Mr. Renner was Telarc’s chief engineer, tackling the difficult task of how to record ensembles in a way that would capture the truest sound. Others were soon trying to copy his microphone placement practices.
“When I first started making orchestral recordings with three and four microphones, I had a lot of imitators,” Mr. Renner told Stereophile. “But people just didn’t quite get it right. Because it’s not just putting up three or four mikes. It’s which mikes you choose, it’s the cable, it’s the electronics — it’s the whole signal path.”
He won the first of his Grammys in 1985, for best engineered classical recording, for an Atlanta Symphony Orchestra recording of Berlioz. But, with his projects scrutinized by audiophiles with exacting standards and varying tastes, he was always conscious that perfection was in the ear of the listener.
“I used to say that my recordings are made from the perspective of the best seat in the house,” he told Stereophile. “And immediately, of course, somebody says, ‘Well, who are you to say what’s the best seat in the house?’ ”
Jack Lee Renner was born on April 13, 1935, in Barnesville, in eastern Ohio. His father, Wade, was a dispatcher for the Ohio Highway Patrol and had played trumpet in the Marine Band. His mother, Elizabeth Decker Renner, was a homemaker.
Jack grew up in Freeport, Ohio, and began playing the trumpet himself at 10. An uncle introduced him to the wire recorder, starting him on a hobby that would become a profession.
Mr. Renner attended Ohio State University, receiving a bachelor of science degree in music education in 1960. He began teaching high school and strung together various jobs in his off hours.

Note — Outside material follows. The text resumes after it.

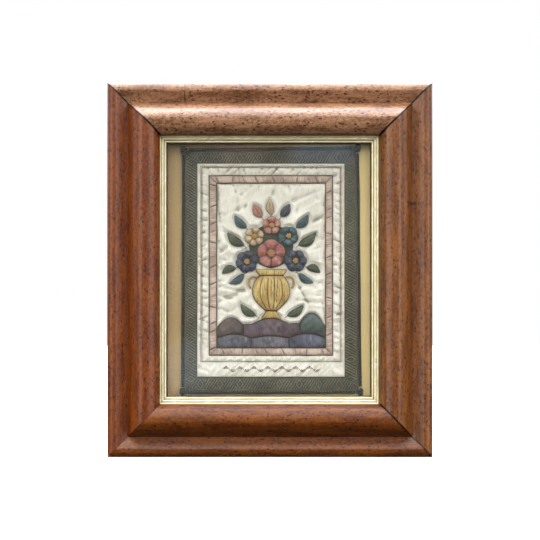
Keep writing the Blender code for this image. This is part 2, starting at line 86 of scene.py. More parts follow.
def curve_through(knots, steps):
    """Smooth curve through (across, height, slope) knots: a cubic between each two, as an array of points."""
    parts = []
    share = np.arange(steps) / steps
    for (x0, y0, m0), (x1, y1, m1) in zip(knots, knots[1:]):
        run = x1 - x0
        rise = y0 * (1 + 2 * share) * (1 - share) ** 2 + y1 * share**2 * (3 - 2 * share)
        bend = run * (m0 * share * (1 - share) ** 2 + m1 * share**2 * (share - 1))
        parts.append(np.stack([x0 + run * share, rise + bend], axis=1))
    return np.concatenate([*parts, [knots[-1][:2]]])


def ripples(at, lengths, seed):
    """Sum of sine waves of the given lengths, each with a seeded phase and weight, of about unit height."""
    draw = np.random.default_rng(seed)
    total = np.zeros_like(at, dtype=float)
    for length in lengths:
        total += draw.uniform(0.6, 1.0) * np.sin(2 * np.pi * at / length + draw.uniform(0, 2 * np.pi))
    return total / math.sqrt(len(lengths))


def length_along(points):
    """Length of a line of points up to each of them."""
    return np.concatenate([[0.0], np.cumsum(np.linalg.norm(np.diff(points, axis=0), axis=1))])


def piece(name, grids, finishes, nodes=(), merge=0.01, sharp=50):
    """A closed mesh from (grid, finish number) pairs. A grid is a dict of arrays with rows and columns: x
    and z over the picture and v off the wall in mm, u and w for the UV map in metres, and any other
    named value of its points. Doubled points are merged, and what is still open is closed."""
    points, faces, finish, count = [], [], [], 0
    for grid, number in grids:
        rows, columns = grid["x"].shape
        index = np.arange(rows * columns).reshape(rows, columns) + count
        count += rows * columns
        corners = (index[:-1, :-1], index[:-1, 1:], index[1:, 1:], index[1:, :-1])
        faces.append(np.stack(corners, axis=-1).reshape(-1, 4))
        finish.append(np.full((rows - 1) * (columns - 1), number))
        points.append(np.stack([grid["x"], -grid["v"], grid["z"]], axis=-1).reshape(-1, 3) * MM)
    faces = np.concatenate(faces)
    mesh = bpy.data.meshes.new(name)
    mesh.from_pydata(np.concatenate(points).tolist(), [], faces.tolist())
    mesh.polygons.foreach_set("material_index", np.concatenate(finish).astype(np.int32))
    uv = np.concatenate([np.stack([grid["u"], grid["w"]], axis=-1).reshape(-1, 2) for grid, _ in grids])
    mesh.uv_layers.new(name="UVMap").uv.foreach_set("vector", uv[faces.ravel()].astype(np.float32).ravel())
    for field in sorted(set(grids[0][0]) - {"x", "z", "v", "u", "w"}):
        values = np.concatenate([grid.get(field, 0 * grid["x"]).ravel() for grid, _ in grids])
        mesh.attributes.new(field, "FLOAT", "POINT").data.foreach_set("value", values.astype(np.float32))
    for material in finishes:
        mesh.materials.append(material)
    shape = bmesh.new()
    shape.from_mesh(mesh)
    bmesh.ops.remove_doubles(shape, verts=shape.verts, dist=merge * MM)
    bmesh.ops.holes_fill(shape, edges=[edge for edge in shape.edges if edge.is_boundary], sides=0)
    bmesh.ops.recalc_face_normals(shape, faces=shape.faces)
    shape.to_mesh(mesh)
    shape.free()
    mesh.shade_smooth()
    mesh.set_sharp_from_angle(angle=math.radians(sharp))
    made = bpy.data.objects.new(name, mesh)
    bpy.context.scene.collection.objects.link(made)
    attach(made, "root")
    if nodes:
        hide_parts(*nodes)
    return made


def rail_grid(side, section, shift=0.0, gaps=(0.0, 0.0), steps=60, wobble=0.0, seed=0, joint=GAP):
    """A moulding of one side: each point (distance in from the frame's edge, height) of a section is
    carried along the side to the mitre at either end, which lies as far in as the point does. A gap
    opens with the square of that distance. ends is the distance to the nearer mitre, several times over
    at a shut one, and the surface wobbles a little along its length."""
    (along_x, along_z), (out_x, out_z) = SIDES[side]
    half_out = 0.5 * (FRAME_TALL if out_z else FRAME_WIDE)
    half_long = 0.5 * (FRAME_WIDE if out_z else FRAME_TALL)
    across, high = section[:, 0][None, :], section[:, 1][None, :]
    opened = np.clip(across / RAIL_WIDE, 0, 1) ** 2
    low = -(half_long - across - 0.5 * joint - gaps[0] * opened)
    top = half_long - across - 0.5 * joint - gaps[1] * opened
    run = low + (top - low) * np.linspace(0, 1, steps + 1)[:, None]
    face = np.clip(high - LEDGE + 6, 0, 10) / 10
    high = high + wobble * face * ripples(run + 3 * across, (47.0, 83.0, 131.0), seed)
    length = length_along(section)[None, :]
    near, far = ((1 if gap > GAP else SHUT_MITRE) for gap in gaps)
    return {
        "x": along_x * run + out_x * (half_out - across) + shift,
        "z": along_z * run + out_z * (half_out - across),
        "v": high + 0 * run,
        "u": run * MM,
        "w": (length + 0 * run) * MM,
        "ends": np.minimum((run - low) * near, (top - run) * far),
    }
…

“I was doing everything possible to make ends meet,” he said. “I directed a church choir and a semiprofessional men’s chorus. I played in jazz groups and taught private lessons.”
After he and Mr. Woods started Telarc, they regularly recorded the Atlanta Symphony Orchestra, the Cincinnati Pops, the Cleveland Orchestra and other classical ensembles. In addition to being an early adopter of digital recording technology, Mr. Renner and Telarc were quick to get into the compact disc game; Telarc issued its first CDs in 1983.
If that turn to CDs produced any trepidation among Telarc fans, many of whom still viewed LPs as the purest form of recorded music, it did not last. Richard Dyer, reviewing a new Cleveland Quartet album in The Boston Globe in 1987, called it “an absolutely wonderful compact disc.”
“The sound of the string quartet is not the easiest thing to capture in the digital/compact disc format — most string-quartet CDs this listener has heard make him reach for the Anacin — but Telarc has managed to make it sound musical,” Mr. Dyer wrote.
Mr. Woods and Mr. Renner eventually branched out from their classical roots, most notably into jazz: They recorded Dizzy Gillespie, Oscar Peterson, John Pizzarelli, Dave Brubeck and others. In 2005, Telarc was acquired by the Concord Music Group, and Mr. Renner retired.
Mr. Renner married Barbara Bates in 1961; she died in 1970. His second marriage, to Carol G. Reed in 1971, ended in divorce in 1994. In addition to Ms. Click, his second wife’s daughter from a previous marriage, whom he adopted, he is survived by his wife, Barbara Pease Renner; two sons, Scott and John; and six grandchildren.
“I like to think of myself as being a re-creator,” Mr. Renner told Stereophile, “trying to re-create an event that occurred in time and space.”
Although many have made glum predictions about the future market for classical recordings, Mr. Renner remained optimistic.
“I believe that as long as consumers are attending concerts and hearing live music they want to hear again,” he told the audio site SoundStage! Ultra, “there will be an ongoing classical recording industry.”